[GIVEN REQUEST]
Each line below should be reproduced without any alteration.

[COLLECTED MATERIAL]

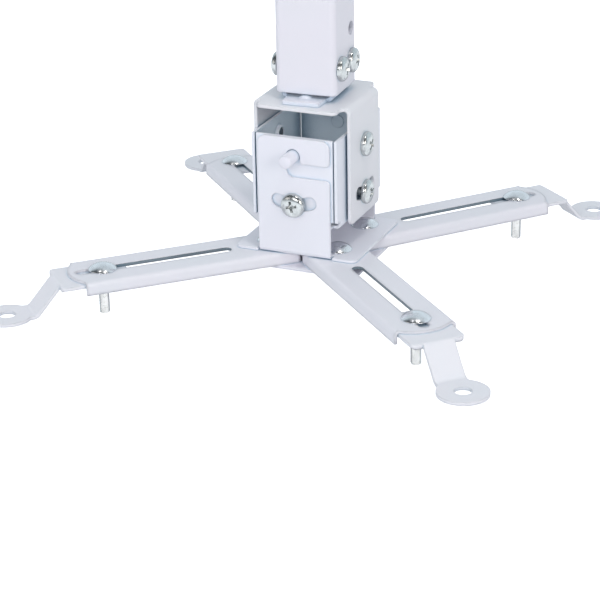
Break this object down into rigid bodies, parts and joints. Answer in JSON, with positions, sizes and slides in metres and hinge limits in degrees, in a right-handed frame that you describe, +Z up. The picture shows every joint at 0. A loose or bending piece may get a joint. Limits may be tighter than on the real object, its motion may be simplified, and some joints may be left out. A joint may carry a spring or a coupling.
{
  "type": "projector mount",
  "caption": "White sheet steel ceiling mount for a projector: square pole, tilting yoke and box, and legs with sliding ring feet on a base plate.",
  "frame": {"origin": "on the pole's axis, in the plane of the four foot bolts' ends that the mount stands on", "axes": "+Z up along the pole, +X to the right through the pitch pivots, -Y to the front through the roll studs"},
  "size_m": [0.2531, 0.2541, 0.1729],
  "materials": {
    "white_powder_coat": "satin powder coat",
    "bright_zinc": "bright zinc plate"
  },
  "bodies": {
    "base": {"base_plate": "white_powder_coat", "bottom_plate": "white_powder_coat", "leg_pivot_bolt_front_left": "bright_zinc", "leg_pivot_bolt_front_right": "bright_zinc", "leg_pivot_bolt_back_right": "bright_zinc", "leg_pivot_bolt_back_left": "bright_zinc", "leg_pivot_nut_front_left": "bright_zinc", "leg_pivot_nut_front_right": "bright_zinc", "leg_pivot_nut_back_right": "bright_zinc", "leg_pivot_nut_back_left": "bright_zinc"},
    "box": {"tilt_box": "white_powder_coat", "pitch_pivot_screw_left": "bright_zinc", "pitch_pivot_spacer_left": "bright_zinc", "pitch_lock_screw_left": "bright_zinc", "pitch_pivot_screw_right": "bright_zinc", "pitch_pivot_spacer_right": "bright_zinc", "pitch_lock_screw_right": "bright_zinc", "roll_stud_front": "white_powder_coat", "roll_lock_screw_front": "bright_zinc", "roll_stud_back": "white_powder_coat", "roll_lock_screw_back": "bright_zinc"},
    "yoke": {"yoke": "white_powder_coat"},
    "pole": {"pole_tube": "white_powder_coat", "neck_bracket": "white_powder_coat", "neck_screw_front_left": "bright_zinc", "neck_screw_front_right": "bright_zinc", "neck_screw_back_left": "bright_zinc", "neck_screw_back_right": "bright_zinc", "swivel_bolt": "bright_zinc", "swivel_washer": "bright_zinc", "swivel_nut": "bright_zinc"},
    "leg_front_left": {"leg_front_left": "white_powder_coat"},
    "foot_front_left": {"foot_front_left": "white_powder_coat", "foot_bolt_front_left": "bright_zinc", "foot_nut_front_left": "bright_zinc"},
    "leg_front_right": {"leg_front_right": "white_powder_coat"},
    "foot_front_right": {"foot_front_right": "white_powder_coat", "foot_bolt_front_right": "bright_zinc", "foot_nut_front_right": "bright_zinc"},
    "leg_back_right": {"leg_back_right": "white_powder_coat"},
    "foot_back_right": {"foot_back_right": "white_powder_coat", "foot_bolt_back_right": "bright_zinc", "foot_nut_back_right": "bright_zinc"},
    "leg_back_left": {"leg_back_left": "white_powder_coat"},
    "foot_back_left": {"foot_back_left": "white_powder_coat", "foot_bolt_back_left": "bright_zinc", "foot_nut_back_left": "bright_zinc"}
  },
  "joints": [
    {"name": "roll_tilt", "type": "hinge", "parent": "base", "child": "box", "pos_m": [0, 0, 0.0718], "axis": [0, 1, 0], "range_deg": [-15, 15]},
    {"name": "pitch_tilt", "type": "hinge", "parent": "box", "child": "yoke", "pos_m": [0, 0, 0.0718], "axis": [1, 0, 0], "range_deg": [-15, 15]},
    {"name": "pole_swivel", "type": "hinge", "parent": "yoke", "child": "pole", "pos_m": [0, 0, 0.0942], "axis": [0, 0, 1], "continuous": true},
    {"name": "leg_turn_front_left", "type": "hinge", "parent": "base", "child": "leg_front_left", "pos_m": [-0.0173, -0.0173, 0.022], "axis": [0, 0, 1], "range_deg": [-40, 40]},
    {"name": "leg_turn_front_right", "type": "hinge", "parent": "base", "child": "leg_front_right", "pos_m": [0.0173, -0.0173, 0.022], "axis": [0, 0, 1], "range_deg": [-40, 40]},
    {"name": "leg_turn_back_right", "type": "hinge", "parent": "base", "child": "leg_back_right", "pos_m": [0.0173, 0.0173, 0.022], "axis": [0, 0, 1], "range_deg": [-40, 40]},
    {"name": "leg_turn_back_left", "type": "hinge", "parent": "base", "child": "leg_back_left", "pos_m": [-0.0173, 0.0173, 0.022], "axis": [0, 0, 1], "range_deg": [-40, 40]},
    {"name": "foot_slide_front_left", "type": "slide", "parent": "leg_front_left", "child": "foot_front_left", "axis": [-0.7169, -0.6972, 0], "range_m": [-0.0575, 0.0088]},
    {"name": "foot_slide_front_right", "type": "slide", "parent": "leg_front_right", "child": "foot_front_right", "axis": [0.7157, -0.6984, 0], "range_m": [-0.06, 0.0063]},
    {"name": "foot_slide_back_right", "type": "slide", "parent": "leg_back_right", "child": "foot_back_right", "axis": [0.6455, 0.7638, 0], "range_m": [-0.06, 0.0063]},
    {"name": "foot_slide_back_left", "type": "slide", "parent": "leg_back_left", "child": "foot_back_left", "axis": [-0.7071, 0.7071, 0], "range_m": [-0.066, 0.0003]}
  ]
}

[TASK OUTPUT]
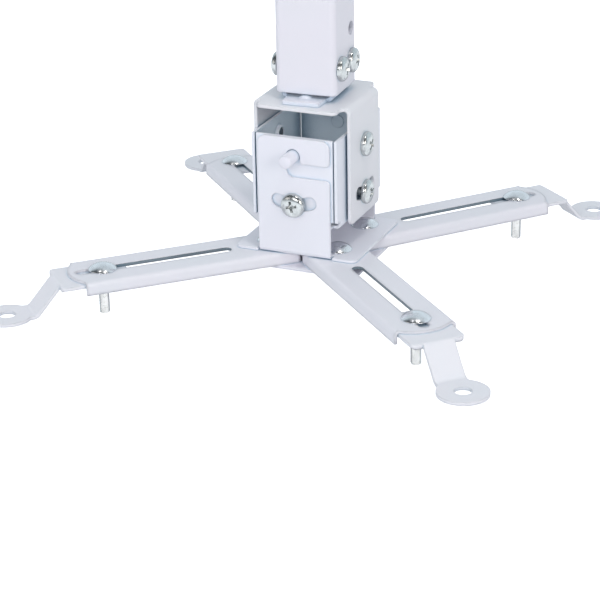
Break this object down into rigid bodies, parts and joints. Answer in JSON, with positions, sizes and slides in metres and hinge limits in degrees, in a right-handed frame that you describe, +Z up. The picture shows every joint at 0. A loose or bending piece may get a joint. Limits may be tighter than on the real object, its motion may be simplified, and some joints may be left out. A joint may carry a spring or a coupling.
{
  "type": "projector mount",
  "caption": "White sheet steel ceiling mount for a projector: square pole, tilting yoke and box, and legs with sliding ring feet on a base plate.",
  "frame": {"origin": "on the pole's axis, in the plane of the four foot bolts' ends that the mount stands on", "axes": "+Z up along the pole, +X to the right through the pitch pivots, -Y to the front through the roll studs"},
  "size_m": [0.2531, 0.2541, 0.1729],
  "materials": {
    "white_powder_coat": "satin powder coat",
    "bright_zinc": "bright zinc plate"
  },
  "bodies": {
    "base": {"base_plate": "white_powder_coat", "bottom_plate": "white_powder_coat", "leg_pivot_bolt_front_left": "bright_zinc", "leg_pivot_bolt_front_right": "bright_zinc", "leg_pivot_bolt_back_right": "bright_zinc", "leg_pivot_bolt_back_left": "bright_zinc", "leg_pivot_nut_front_left": "bright_zinc", "leg_pivot_nut_front_right": "bright_zinc", "leg_pivot_nut_back_right": "bright_zinc", "leg_pivot_nut_back_left": "bright_zinc"},
    "box": {"tilt_box": "white_powder_coat", "pitch_pivot_screw_left": "bright_zinc", "pitch_pivot_spacer_left": "bright_zinc", "pitch_lock_screw_left": "bright_zinc", "pitch_pivot_screw_right": "bright_zinc", "pitch_pivot_spacer_right": "bright_zinc", "pitch_lock_screw_right": "bright_zinc", "roll_stud_front": "white_powder_coat", "roll_lock_screw_front": "bright_zinc", "roll_stud_back": "white_powder_coat", "roll_lock_screw_back": "bright_zinc"},
    "yoke": {"yoke": "white_powder_coat"},
    "pole": {"pole_tube": "white_powder_coat", "neck_bracket": "white_powder_coat", "neck_screw_front_left": "bright_zinc", "neck_screw_front_right": "bright_zinc", "neck_screw_back_left": "bright_zinc", "neck_screw_back_right": "bright_zinc", "swivel_bolt": "bright_zinc", "swivel_washer": "bright_zinc", "swivel_nut": "bright_zinc"},
    "leg_front_left": {"leg_front_left": "white_powder_coat"},
    "foot_front_left": {"foot_front_left": "white_powder_coat", "foot_bolt_front_left": "bright_zinc", "foot_nut_front_left": "bright_zinc"},
    "leg_front_right": {"leg_front_right": "white_powder_coat"},
    "foot_front_right": {"foot_front_right": "white_powder_coat", "foot_bolt_front_right": "bright_zinc", "foot_nut_front_right": "bright_zinc"},
    "leg_back_right": {"leg_back_right": "white_powder_coat"},
    "foot_back_right": {"foot_back_right": "white_powder_coat", "foot_bolt_back_right": "bright_zinc", "foot_nut_back_right": "bright_zinc"},
    "leg_back_left": {"leg_back_left": "white_powder_coat"},
    "foot_back_left": {"foot_back_left": "white_powder_coat", "foot_bolt_back_left": "bright_zinc", "foot_nut_back_left": "bright_zinc"}
  },
  "joints": [
    {"name": "roll_tilt", "type": "hinge", "parent": "base", "child": "box", "pos_m": [0, 0, 0.0718], "axis": [0, 1, 0], "range_deg": [-15, 15]},
    {"name": "pitch_tilt", "type": "hinge", "parent": "box", "child": "yoke", "pos_m": [0, 0, 0.0718], "axis": [1, 0, 0], "range_deg": [-15, 15]},
    {"name": "pole_swivel", "type": "hinge", "parent": "yoke", "child": "pole", "pos_m": [0, 0, 0.0942], "axis": [0, 0, 1], "continuous": true},
    {"name": "leg_turn_front_left", "type": "hinge", "parent": "base", "child": "leg_front_left", "pos_m": [-0.0173, -0.0173, 0.022], "axis": [0, 0, 1], "range_deg": [-40, 40]},
    {"name": "leg_turn_front_right", "type": "hinge", "parent": "base", "child": "leg_front_right", "pos_m": [0.0173, -0.0173, 0.022], "axis": [0, 0, 1], "range_deg": [-40, 40]},
    {"name": "leg_turn_back_right", "type": "hinge", "parent": "base", "child": "leg_back_right", "pos_m": [0.0173, 0.0173, 0.022], "axis": [0, 0, 1], "range_deg": [-40, 40]},
    {"name": "leg_turn_back_left", "type": "hinge", "parent": "base", "child": "leg_back_left", "pos_m": [-0.0173, 0.0173, 0.022], "axis": [0, 0, 1], "range_deg": [-40, 40]},
    {"name": "foot_slide_front_left", "type": "slide", "parent": "leg_front_left", "child": "foot_front_left", "axis": [-0.7169, -0.6972, 0], "range_m": [-0.0575, 0.0088]},
    {"name": "foot_slide_front_right", "type": "slide", "parent": "leg_front_right", "child": "foot_front_right", "axis": [0.7157, -0.6984, 0], "range_m": [-0.06, 0.0063]},
    {"name": "foot_slide_back_right", "type": "slide", "parent": "leg_back_right", "child": "foot_back_right", "axis": [0.6455, 0.7638, 0], "range_m": [-0.06, 0.0063]},
    {"name": "foot_slide_back_left", "type": "slide", "parent": "leg_back_left", "child": "foot_back_left", "axis": [-0.7071, 0.7071, 0], "range_m": [-0.066, 0.0003]}
  ]
}